Выбрать главу

АЛЬФРЕД ДЕ МЮССЕ

Альфред де Мюссе (1810–1857). — Первая книга стихов Мюссе — «Испанские и итальянские повести» (1830) — привлекала Пушкина своей «живостью необыкновенной». Празднично яркие сцены страсти, ревности, измены переданы здесь с немалой долей трезвой иронии. С течением лет усталая опустошенность души, «болезнь века», пристальным аналитиком которой был Мюссе — прозаик и драматург, все больше занимает воображение Мюссе-стихотворца (в лирической драме «Уста и чаша» из сборника «Спектакль в кресле», 1832, в поэме «Ролла», 1833); страдание и скорбь представляются ему теперь неизбежной ценой поэтического вдохновения (цикл стихотворений «Ночи», 1835–1837).
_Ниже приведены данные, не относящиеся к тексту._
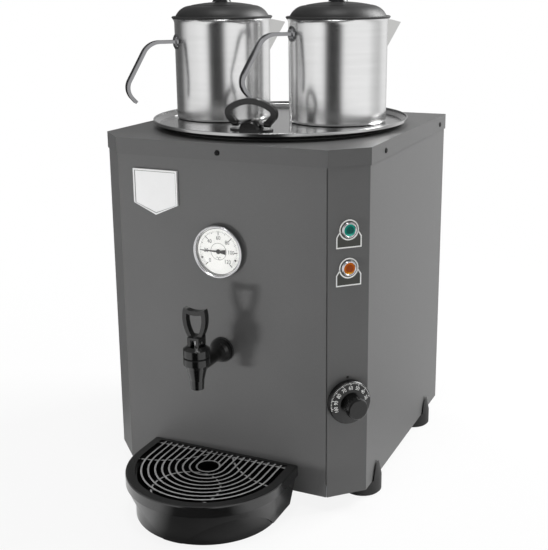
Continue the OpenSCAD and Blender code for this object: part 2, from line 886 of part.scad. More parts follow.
module lid_handle_pin() {
    color("#b9bbbc") at_bail() translate([-25, 0, bail_z]) rotate([0, 90, 0])
        cylinder(r = bail_pin_r, h = 50);
}

// Omega-shaped loop: a broad top arc, two tight corners and legs that run in to the pin
module lid_handle() {
    band = 7;
    t = 7;
    corner_r = 7;
    a = 35;
    lap_a = 1.2;
    top_arc_r = (bail_half_w - corner_r) / sin(a) + corner_r;
    corner_z = 11.9;
    top_arc_z = corner_z - (top_arc_r - corner_r) * cos(a);
    corner_x = bail_half_w - corner_r;
    leg_top = [corner_x + corner_r * sin(45), corner_z - corner_r * sin(45)];
    leg_len = leg_top[1] * sqrt(2);
    eye_x = leg_top[0] - leg_top[1];
    module loop() {
        half = band / 2;
        translate([0, top_arc_z])
            sector(top_arc_r - half, top_arc_r + half, 90 - a - lap_a, 90 + a + lap_a);
        for (s = [0, 1]) mirror([s, 0]) {
            translate([corner_x, corner_z])
                sector(corner_r - half, corner_r + half, -45, 96 - a);
            translate(leg_top) rotate(45) translate([-leg_len, -half]) square([leg_len + 0.8, band]);
        }
    }
    color("#161617") at_bail() translate([0, 0, bail_z]) difference() {
        union() {
            rotate([90, 0, 0]) translate([0, 0, -t / 2]) linear_extrude(t) loop();
            for (s = [-1, 1]) translate([s * eye_x - 3.5, 0, 0]) rotate([0, 90, 0])
                cylinder(r = 3.6, h = 7);
        }
        translate([-40, 0, 0]) rotate([0, 90, 0]) cylinder(r = bail_pin_r + running, h = 80);
    }
}

// ---------------------------------------------------------------- teapots

// A pot's own axes: z up from its base, x towards its handle
module at_pot(place) {
    translate([place[0], mid_y + place[1], plate_z]) rotate([0, 0, pot_turn]) children();
}

// Half section of the space inside a pot's outer face, grown by grow. Its rim flares in an arc.
module pot_section(foot, grow, top) {
    flare_z = pot_h - flare_h;
    difference() {
        polygon(concat([[0, foot[0][1]]], foot, [[pot_r + 0.5 + grow, flare_z],
            [rim_r + grow, flare_z], [rim_r + grow, top], [0, top]]));
        translate([pot_r + 0.5 + flare_r, flare_z]) circle(flare_r - grow, $fn = 180);
    }
}

module pot_solid(grow, top) {
    foot = [[pot_r - 2.6 + grow, 0], [pot_r - 0.7 + grow, 1], [pot_r + grow, 3.2]];
    rotate_extrude() pot_section(foot, grow, top);
}

module pot_body(place, strap_z) {
    w = pot_wall;
    inner_foot = [[pot_r - w - 2.4, w], [pot_r - w - 0.7, 1.8], [pot_r - w, 3.4]];
    color("#bfc1c2") at_pot(place) difference() {
        pot_solid(0, pot_h);
        rotate_extrude() pot_section(inner_foot, -w, pot_h + 1);
        translate([0, 0, strap_z]) rotate([0, 90, 0]) rod(2.05, pot_r - 10, pot_r + 10);
        for (row = [0:2], i = [-row : 2 : row])
            rotate([0, 0, 180 + i * 8]) translate([0, 0, pot_h - 30 + row * 8])
                rotate([0, 90, 0]) rod(2.6, pot_r - 10, pot_r + 10);
    }
}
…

В конце жизни Мюссе нечасто обращается к стихам, по лучшие его строки сохраняют непринужденную грациозность и остроумие.

ПЕСНЯ

Перевод В. Брюсова

Слабому сердцу посмел я сказать: Будет, ах, будет любви предаваться! Разве не видишь, что вечно меняться — Значит в желаньях блаженство терять?
Сердце мне, сердце шепнуло в ответ: Нет, не довольно любви предаваться! Слаще тому, кто умеет меняться, Радости прошлые — то, чего нет!
Слабому сердцу посмел я сказать: Будет, ах, будет рыдать и терзаться. Разве не видишь, что вечно меняться — Значит напрасно и вечно страдать?
Сердце мне, сердце шепнуло в ответ: Нет, не довольно рыдать и терзаться, Слаще тому, кто умеет меняться, Горести прошлые — то, чего нет!

МАЙСКАЯ НОЧЬ

(Фрагменты)

Перевод Вс. Рождественского

Слова отчаянья прекрасней всех других, И стих из слез живых — порой бессмертный стих. Как только пеликан, в полете утомленный, Туманным вечером садится в тростниках, Птенцы уже бегут на берег опененный, Увидя издали знакомых крыл размах. Предчувствуя еду, к отцу спешит вся стая, Толкаясь и хрипя, зобами потрясая, И дикой радости полны их голоса. А он, хромающий, взбирается по скалам И, выводок покрыв своим крылом усталым,— Мечтательный рыбак, — глядит на небеса. По капле кровь течет из раны растравленной. Напрасно он нырял во глубине морской — И океан был пуст, и тих был берег сонный. Лишь сердце принести он мог птенцам домой. Угрюм и молчалив, среди камней холодных, Он, плотью собственной кормя детей голодных, Сгорает от любви, удерживая стон. Терзает клювом грудь, закрыв глаза устало На смертном пиршестве, в крови слабея алой, Любовью, нежностью и страхом опьянен. И вот, лишенный сил великим тем страданьем, Медлительным своим измучен умираньем И зная, что теперь не быть ему живым, Он, крылья распахнув, отчаяньем томим, Терзая клювом грудь, в безмолвие ночное Такой звенящий крик шлет по глухим пескам, Что птицы с берега взлетают быстрым роем И путник, медленно бредущий над прибоем, Почуяв чью-то смерть, взывает к небесам. Вот назначение всех избранных поэтов! О счастье петь другим, теряя кровь из ран, И на пирах людских, средь музыки и света, Их участь — умирать, как этот пеликан! Когда они поют о тщетном упованье, Тоске, забвении, несчастье и любви, Концертом радости их песни не зови,— Те страстные слова подобны шпаг сверканью: Со свистом чертит круг стремительный клинок И каплю крови вдруг роняет на песок.
* * *

«Да, женщины, тут нет ошибки…»

Перевод Э. Липецкой

Посвящается мадемуазель де ***

Да, женщины, тут нет ошибки; Дана вам роковая власть: Довольно нам одной улыбки, Чтоб вознестись или упасть.
Слова, молчанье, вздох случайный, Насмешливый иль скучный взгляд,— И в сердце любящего тайно Смертельный проникает яд.
Да, ваша гордость неуемна; У нас душа слаба, кротка, И так же ваша власть огромна, Как верность ваша коротка.